いつもよりほんの少し強めの塩味に、舌がピリピリと痺れるかもしれません。

ちょっとだけ熱めのスープは、火傷しそうに熱く感じるかもしれません。

スプーンがお皿に触れる小さな音を、耐え難く感じるかもしれません。

こうした感覚の過敏さは、食事以外の場面では、また別の「受け入れにくさ」として、表れることがあります。

(特定の服や素材へのこだわり、排泄・更衣への抵抗、大きな音・声を怖がる等々)

また、他にも、気持ちの切り替えの難しさのある子どもなら、食事前の嫌な気分や、以前食べた時に嫌な思いをしたことが原因で、目の前のものを食べられないことがあるかもしれません。

「食べられない」のは、わがままだということではありません。

「食べられない」には、理由があるということです。

(特にないように見えることもありますが、それは、私たちが読み取ってあげられていないだけかもしれません。)

なぜ食べたくないのかな?

あるいは、なぜ、食べられないのかな?

何が引っかかるのかな?

どうすれば食べられるかな?

やみくもに「食べて」と勧めるだけでなく、その原因を探ってあげることが重要です。

同時に、「食べられた!」をきっかけに、その「引っかかり」を克服(軽減)できることもあります。

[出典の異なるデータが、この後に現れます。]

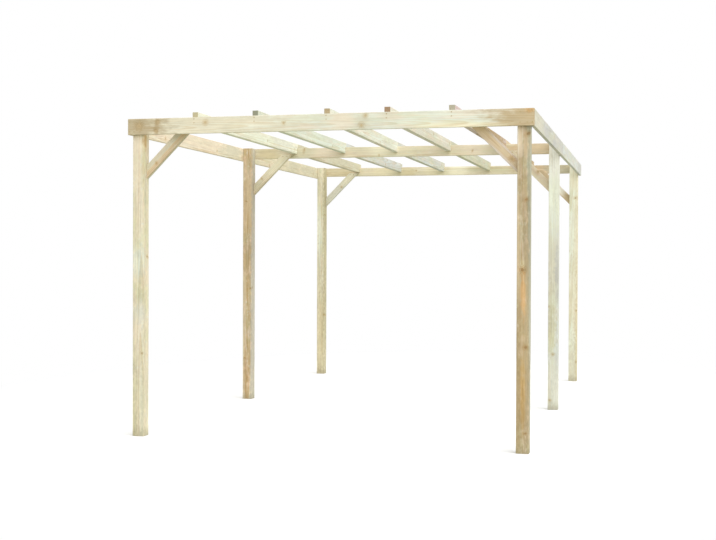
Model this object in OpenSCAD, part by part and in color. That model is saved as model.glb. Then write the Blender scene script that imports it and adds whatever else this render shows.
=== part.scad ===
// Open timber carport: three rows of two posts, each row with a crossbeam and two
// knee braces, tied by side boards and a front board, with five rafters on top.
// The origin is on the ground, midway between the sides and between front and rear.
// +X is to the right of someone who faces the front, +Y runs to the rear, +Z is up.

/* [Overall size] */
// Width over the two side boards
carport_w = 3000; // [2600:10:3600]
// Depth from the face of the front board to the back of the rear crossbeam
carport_d = 5000; // [4200:10:6000]
// Height from the ground to the tops of the rafters
carport_h = 2400; // [2100:10:2800]

/* [Posts] */
// Width of the square posts
post_w = 90; // [75:1:120]
// Chamfer along the edges of the posts
post_edge = 4; // [1:0.5:8]

/* [Crossbeams] */
// Thickness of a crossbeam, front to back
beam_t = 45; // [35:1:60]
// Height of a crossbeam
beam_h = 95; // [80:1:140]

/* [Side and front boards] */
// Thickness of the boards
board_t = 28; // [18:1:40]
// Height of the boards
board_h = 120; // [95:1:160]

/* [Rafters] */
// Thickness of a rafter
rafter_t = 45; // [35:1:60]
// Height of a rafter
rafter_h = 95; // [80:1:120]
// How far the rafters stand above the posts and boards
rafter_rise = 40; // [20:1:60]
// Distance from the outside of a side board to the even place of the nearest rafter
rafter_inset = 520; // [500:1:650]

/* [Knee braces] */
// Thickness of a brace, front to back
brace_t = 45; // [30:1:60]
// Height of a brace across its slope
brace_h = 70; // [50:1:90]
// How far a brace reaches down its post, and as far in along its crossbeam
brace_leg = 378; // [260:1:450]

/* [Small sizes] */
// Chamfer along the edges of beams, boards, rafters and braces
edge = 2.5; // [0.5:0.5:5]
// Play between a rafter's notch and the sides of the crossbeam in it
notch_play = 1; // [0.5:0.5:4]
// Gap between the top of a brace and the level of the rafters' undersides
brace_gap = 5; // [1:1:20]

/* [Hidden] */
rows = ["front", "middle", "rear"];
sides = ["left", "right"];
bays = ["front", "rear"];
rafter_count = 5;
// The rafters were laid by hand: this far to the right of its even place each one lies
// at the front, over the middle crossbeam and at the rear
rafter_lay = [
    [5, -10, -30],
    [-20, -30, -35],
    [30, -25, -35],
    [-20, -20, -5],
    [-50, -10, -15]
];
// Past the end of a piece that is cut off, so that the cut is clean
over = 10;

// Heights
post_h = carport_h - rafter_rise;
rafter_under = carport_h - rafter_h;
brace_top = rafter_under - brace_gap;

// Across the width
frame_w = carport_w - 2 * board_t;
rafter_pitch = (carport_w - 2 * rafter_inset) / (rafter_count - 1);

// From front to rear
frame_front = -carport_d / 2 + board_t;
frame_rear = carport_d / 2;
rafter_joint = (frame_front + frame_rear) / 2;
middle_beam_front = rafter_joint - beam_t / 2;
rear_beam_front = frame_rear - beam_t;
// The front faces of the crossbeams, which are the backs of the posts
beam_front = [frame_front + post_w, middle_beam_front, rear_beam_front];
side_joint = middle_beam_front - post_w / 2;

// Outline of a sawn bar w wide and h high, with its corners cut off by c
module section(w, h, c) {
    polygon([
        [c, 0], [w - c, 0], [w, c], [w, h - c],
        [w - c, h], [c, h], [0, h - c], [0, c]
    ]);
}

// A bar that runs along +X from the origin, t thick in Y and h high in Z
module bar_x(length, t, h) {
    rotate([90, 0, 90])
        linear_extrude(length)
            section(t, h, edge);
}

// A bar that runs along +Y from the origin, t thick in X and h high in Z
module bar_y(length, t, h) {
    translate([t, 0, 0])
        rotate([90, 0, 180])
            linear_extrude(length)
                section(t, h, edge);
}

// Copies what is drawn for the left side to the right side where it is asked for
module on_side(side) {
    mirror([side == "right" ? 1 : 0, 0, 0])
        children();
}

module post(row, side) {
    color("#d9cda4")
        on_side(side)
            translate([-frame_w / 2, beam_front[row] - post_w, 0])
                linear_extrude(post_h)
                    section(post_w, post_w, post_edge);
}

module crossbeam(row) {
    color("#cbbd92")
        translate([-frame_w / 2, beam_front[row], post_h - beam_h])
            bar_x(frame_w, beam_t, beam_h);
}

// A brace at 45 degrees, cut upright against its post and level at its top,
// with its back against the face of the crossbeam
module brace(row, side) {
    color("#c9a877")
        on_side(side)
            translate([-frame_w / 2 + post_w, beam_front[row] - brace_t, brace_top - brace_leg])
                intersection() {
                    rotate([0, -45, 0])
                        translate([-brace_leg, 0, 0])
                            bar_x(4 * brace_leg, brace_t, brace_h);
                    translate([0, -over, -over])
                        cube([brace_leg + over, brace_t + 2 * over, brace_leg + over]);
                }
}

module front_board() {
    color("#d8c99f")
        translate([-carport_w / 2, -carport_d / 2, post_h - board_h])
            bar_x(carport_w, board_t, board_h);
}

// The side boards meet end to end on the middle posts
module side_board(side, bay) {
    start = bay == "front" ? frame_front : side_joint;
    end = bay == "front" ? side_joint : frame_rear;
    color("#dcd9bd")
        on_side(side)
            translate([-carport_w / 2, start, post_h - board_h])
                bar_y(end - start, board_t, board_h);
}

// A rafter is notched down over the crossbeams and meets the next one end to end.
// It runs a little askew in plan, and its ends and notches are square to the carport.
module rafter(bay, i) {
    start = bay == "front" ? frame_front : rafter_joint;
    end = bay == "front" ? rafter_joint : frame_rear;
    lay_start = bay == "front" ? rafter_lay[i][0] : rafter_lay[i][1];
    lay_end = bay == "front" ? rafter_lay[i][1] : rafter_lay[i][2];
    centre = -carport_w / 2 + rafter_inset + i * rafter_pitch + lay_start;
    skew = atan2(lay_end - lay_start, end - start);
    color("#e0dcc0")
        difference() {
            intersection() {
                translate([centre, start, rafter_under])
                    rotate([0, 0, -skew])
                        translate([-rafter_t / 2, -over, 0])
                            bar_y(end - start + 2 * over, rafter_t, rafter_h);
                translate([-carport_w / 2, start, 0])
                    cube([carport_w, end - start, carport_h + over]);
            }
            for (y = beam_front)
                translate([-carport_w / 2, y - notch_play, rafter_under - over])
                    cube([carport_w, beam_t + 2 * notch_play, post_h - rafter_under + over]);
        }
}

for (r = [0:len(rows) - 1]) {
    for (side = sides) {
        post(r, side);
        brace(r, side);
    }
    crossbeam(r);
}
front_board();
for (bay = bays) {
    for (side = sides)
        side_board(side, bay);
    for (i = [0:rafter_count - 1])
        rafter(bay, i);
}
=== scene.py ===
"""Dresses an open timber carport: six posts, three crossbeams with knee braces, boards and rafters.

Every timber is one mesh cut from its own log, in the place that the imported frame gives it.
"""

import math
import random
from typing import NamedTuple, Sequence

import bmesh
import bpy
from bpy.props import FloatProperty, FloatVectorProperty, IntProperty, PointerProperty
from mathutils import Euler, Matrix, Vector, noise


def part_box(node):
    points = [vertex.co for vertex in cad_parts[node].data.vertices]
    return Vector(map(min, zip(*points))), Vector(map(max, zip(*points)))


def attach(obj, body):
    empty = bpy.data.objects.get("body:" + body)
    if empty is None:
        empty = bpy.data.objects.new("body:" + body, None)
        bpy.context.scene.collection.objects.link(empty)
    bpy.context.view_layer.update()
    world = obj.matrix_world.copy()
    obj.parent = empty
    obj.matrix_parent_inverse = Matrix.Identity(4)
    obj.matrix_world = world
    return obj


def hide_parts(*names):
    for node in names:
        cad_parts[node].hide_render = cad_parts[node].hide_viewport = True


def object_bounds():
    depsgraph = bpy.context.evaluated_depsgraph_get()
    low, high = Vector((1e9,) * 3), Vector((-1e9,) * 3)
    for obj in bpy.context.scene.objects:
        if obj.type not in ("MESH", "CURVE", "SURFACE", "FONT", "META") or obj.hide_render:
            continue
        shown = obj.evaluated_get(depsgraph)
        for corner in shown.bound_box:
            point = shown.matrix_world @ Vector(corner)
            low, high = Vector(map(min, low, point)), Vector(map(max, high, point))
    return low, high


bl_info = {
    "name": "Open timber carport",
    "version": (1, 0, 0),
    "blender": (4, 5, 0),
    "location": "3D View > Sidebar > Carport",
    "description": "Builds the timbers, screws, floor and light of an open carport",
    "category": "Add Mesh",
}

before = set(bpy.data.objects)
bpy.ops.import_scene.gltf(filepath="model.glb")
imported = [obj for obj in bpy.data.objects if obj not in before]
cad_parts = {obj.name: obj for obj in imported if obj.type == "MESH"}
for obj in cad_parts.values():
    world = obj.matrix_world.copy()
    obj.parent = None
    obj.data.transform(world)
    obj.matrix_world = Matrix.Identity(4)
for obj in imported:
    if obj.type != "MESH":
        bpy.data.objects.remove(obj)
CAD_BOX = [list(corner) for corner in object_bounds()]

ROWS = ("front", "middle", "rear")
SIDES = ("left", "right")
BAYS = ("front", "rear")
BODY = "root"
X, Y, Z = Vector((1, 0, 0)), Vector((0, 1, 0)), Vector((0, 0, 1))


def linear(code):
    """Linear red, green, blue and alpha of a colour written as #rrggbb."""
    parts = [int(code[i:i + 2], 16) / 255 for i in (1, 3, 5)]
    return [c / 12.92 if c <= 0.04045 else ((c + 0.055) / 1.055) ** 2.4 for c in parts] + [1.0]


def add_object(name, data):
    """A new object in the scene, at the origin."""
    made = bpy.data.objects.new(name, data)
    bpy.context.scene.collection.objects.link(made)
    return made


def finished_mesh(piece):
    """A new mesh of an object as its modifiers leave it."""
    return bpy.data.meshes.new_from_object(piece.evaluated_get(bpy.context.evaluated_depsgraph_get()))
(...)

ちなみに、かく言う私自身はというと、どうしても食べられないのは、今ではワサビとマスタードくらいです。

子どもの頃、苦手だったトマトも、友人が作ってくれたトマトソースのパスタをきっかけに、食べられるようになりました。(生のものは、やや苦手ではありますが💦)

それと同時に、大嫌いだった、水に濡れる感触(汗や雨、海やプールで顔に水がかかること)が、あまり気にならなくなりました。

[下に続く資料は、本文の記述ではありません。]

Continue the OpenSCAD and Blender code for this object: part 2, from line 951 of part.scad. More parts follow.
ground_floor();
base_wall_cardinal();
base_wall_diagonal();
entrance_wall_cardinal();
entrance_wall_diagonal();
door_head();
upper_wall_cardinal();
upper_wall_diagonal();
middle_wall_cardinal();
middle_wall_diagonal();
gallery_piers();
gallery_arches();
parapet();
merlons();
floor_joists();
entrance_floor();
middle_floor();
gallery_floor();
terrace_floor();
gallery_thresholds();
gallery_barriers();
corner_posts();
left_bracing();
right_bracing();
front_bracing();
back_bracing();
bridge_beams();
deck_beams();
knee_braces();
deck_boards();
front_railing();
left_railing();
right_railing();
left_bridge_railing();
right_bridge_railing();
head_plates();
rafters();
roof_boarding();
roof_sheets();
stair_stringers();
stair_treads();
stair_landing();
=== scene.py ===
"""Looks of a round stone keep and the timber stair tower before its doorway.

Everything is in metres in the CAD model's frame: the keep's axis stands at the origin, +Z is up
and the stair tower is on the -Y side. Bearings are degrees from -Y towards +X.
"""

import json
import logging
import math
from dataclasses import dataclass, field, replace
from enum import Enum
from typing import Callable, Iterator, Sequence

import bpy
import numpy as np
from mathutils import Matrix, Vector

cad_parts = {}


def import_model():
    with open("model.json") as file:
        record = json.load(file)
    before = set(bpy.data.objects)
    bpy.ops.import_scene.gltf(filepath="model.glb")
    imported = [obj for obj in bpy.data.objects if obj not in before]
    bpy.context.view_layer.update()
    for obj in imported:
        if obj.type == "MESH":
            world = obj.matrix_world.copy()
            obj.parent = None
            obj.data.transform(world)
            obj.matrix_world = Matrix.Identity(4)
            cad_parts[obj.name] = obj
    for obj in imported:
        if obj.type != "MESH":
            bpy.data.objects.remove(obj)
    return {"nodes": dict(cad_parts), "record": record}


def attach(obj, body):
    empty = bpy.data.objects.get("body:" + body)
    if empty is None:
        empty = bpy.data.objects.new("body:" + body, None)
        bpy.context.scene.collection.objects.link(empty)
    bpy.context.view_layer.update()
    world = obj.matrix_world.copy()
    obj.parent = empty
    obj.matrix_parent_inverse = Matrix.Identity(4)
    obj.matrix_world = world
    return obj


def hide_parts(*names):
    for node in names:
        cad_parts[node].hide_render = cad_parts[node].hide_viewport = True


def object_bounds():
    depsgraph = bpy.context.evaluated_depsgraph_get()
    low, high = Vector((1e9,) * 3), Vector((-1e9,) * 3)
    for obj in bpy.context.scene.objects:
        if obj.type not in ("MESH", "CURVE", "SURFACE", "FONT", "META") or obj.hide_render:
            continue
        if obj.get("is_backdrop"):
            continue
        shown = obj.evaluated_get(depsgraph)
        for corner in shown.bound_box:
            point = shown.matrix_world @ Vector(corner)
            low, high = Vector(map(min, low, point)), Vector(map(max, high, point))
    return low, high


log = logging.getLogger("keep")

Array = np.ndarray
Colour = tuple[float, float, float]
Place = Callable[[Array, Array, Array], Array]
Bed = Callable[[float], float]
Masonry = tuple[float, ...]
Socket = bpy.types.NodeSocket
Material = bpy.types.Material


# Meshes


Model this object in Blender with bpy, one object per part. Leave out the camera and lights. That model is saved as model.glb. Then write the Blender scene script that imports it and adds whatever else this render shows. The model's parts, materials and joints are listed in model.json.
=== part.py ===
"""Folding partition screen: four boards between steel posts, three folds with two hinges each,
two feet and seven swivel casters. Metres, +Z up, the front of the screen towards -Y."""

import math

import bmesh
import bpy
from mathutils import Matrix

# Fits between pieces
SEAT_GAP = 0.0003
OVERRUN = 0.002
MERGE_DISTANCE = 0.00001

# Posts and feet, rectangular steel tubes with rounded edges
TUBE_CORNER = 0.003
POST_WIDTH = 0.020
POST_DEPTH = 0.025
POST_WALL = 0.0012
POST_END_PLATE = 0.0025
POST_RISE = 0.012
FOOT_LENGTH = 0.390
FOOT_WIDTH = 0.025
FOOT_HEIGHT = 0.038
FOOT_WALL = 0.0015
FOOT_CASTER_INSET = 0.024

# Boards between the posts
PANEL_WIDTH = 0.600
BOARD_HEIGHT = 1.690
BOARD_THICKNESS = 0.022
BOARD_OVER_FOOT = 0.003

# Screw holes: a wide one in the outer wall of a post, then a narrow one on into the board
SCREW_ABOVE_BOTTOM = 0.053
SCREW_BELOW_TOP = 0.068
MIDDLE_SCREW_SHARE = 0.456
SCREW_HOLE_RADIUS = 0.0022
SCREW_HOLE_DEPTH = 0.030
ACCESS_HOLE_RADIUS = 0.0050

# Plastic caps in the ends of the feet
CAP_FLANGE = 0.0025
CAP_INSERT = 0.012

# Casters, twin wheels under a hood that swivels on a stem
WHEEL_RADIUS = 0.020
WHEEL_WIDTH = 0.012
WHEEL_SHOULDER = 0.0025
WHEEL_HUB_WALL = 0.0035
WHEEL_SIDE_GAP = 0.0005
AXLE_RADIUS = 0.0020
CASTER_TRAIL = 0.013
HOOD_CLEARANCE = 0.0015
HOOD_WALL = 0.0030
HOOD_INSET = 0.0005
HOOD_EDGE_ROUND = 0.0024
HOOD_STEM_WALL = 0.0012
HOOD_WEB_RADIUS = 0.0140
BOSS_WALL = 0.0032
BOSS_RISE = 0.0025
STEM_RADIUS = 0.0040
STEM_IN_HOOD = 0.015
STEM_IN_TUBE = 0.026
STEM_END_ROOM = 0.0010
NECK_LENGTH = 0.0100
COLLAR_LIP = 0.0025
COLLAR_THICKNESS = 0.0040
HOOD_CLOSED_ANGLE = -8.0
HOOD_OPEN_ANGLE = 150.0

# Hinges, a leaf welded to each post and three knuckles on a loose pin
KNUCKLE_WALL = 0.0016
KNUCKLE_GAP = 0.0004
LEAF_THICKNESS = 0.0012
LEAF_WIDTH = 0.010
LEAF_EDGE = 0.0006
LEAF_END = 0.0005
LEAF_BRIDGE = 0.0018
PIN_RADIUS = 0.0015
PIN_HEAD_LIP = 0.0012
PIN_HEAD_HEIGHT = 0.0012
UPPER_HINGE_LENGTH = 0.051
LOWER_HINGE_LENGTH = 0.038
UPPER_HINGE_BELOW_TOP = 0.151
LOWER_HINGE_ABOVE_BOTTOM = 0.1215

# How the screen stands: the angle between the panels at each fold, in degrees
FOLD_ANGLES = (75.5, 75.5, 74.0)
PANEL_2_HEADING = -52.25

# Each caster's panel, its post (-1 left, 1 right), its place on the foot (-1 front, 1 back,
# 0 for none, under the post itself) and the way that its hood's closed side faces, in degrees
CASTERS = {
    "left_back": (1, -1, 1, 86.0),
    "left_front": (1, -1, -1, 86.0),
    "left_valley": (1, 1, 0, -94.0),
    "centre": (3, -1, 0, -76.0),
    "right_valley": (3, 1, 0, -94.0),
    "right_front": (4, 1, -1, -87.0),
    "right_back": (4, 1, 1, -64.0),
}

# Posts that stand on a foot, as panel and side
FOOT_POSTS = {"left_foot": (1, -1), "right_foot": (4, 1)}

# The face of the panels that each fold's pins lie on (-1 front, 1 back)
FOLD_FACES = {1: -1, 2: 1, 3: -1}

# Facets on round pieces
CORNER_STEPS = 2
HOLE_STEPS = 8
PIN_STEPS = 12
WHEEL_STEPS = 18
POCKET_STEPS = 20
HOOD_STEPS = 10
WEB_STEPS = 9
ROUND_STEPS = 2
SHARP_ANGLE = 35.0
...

今でも泳ぐのは苦手ですが、おかげで水遊びやアウトドアなら、楽しいと感じます。

(不思議ですね。思えば、私のトマト嫌いは、噛んだ時に口の中でプチッと潰れて、水分が弾ける感触が嫌だったような気がします。)

「それ」を食べないと飢えてしまうような時代ではありませんから、どうしても嫌なものを、無理に食べさせる必要はないと(個人的には)考えます。

ただ、生きていく上での、色々な「引っかかり」を少なく、軽くしていく方法の1つとして、「食べられない」を減らす方法を考え、試していくことは、有効だと思いますよ。

食べることと、生きること。

「食べられないものが多い子は、繊細な子」とも、言えるかもしれません。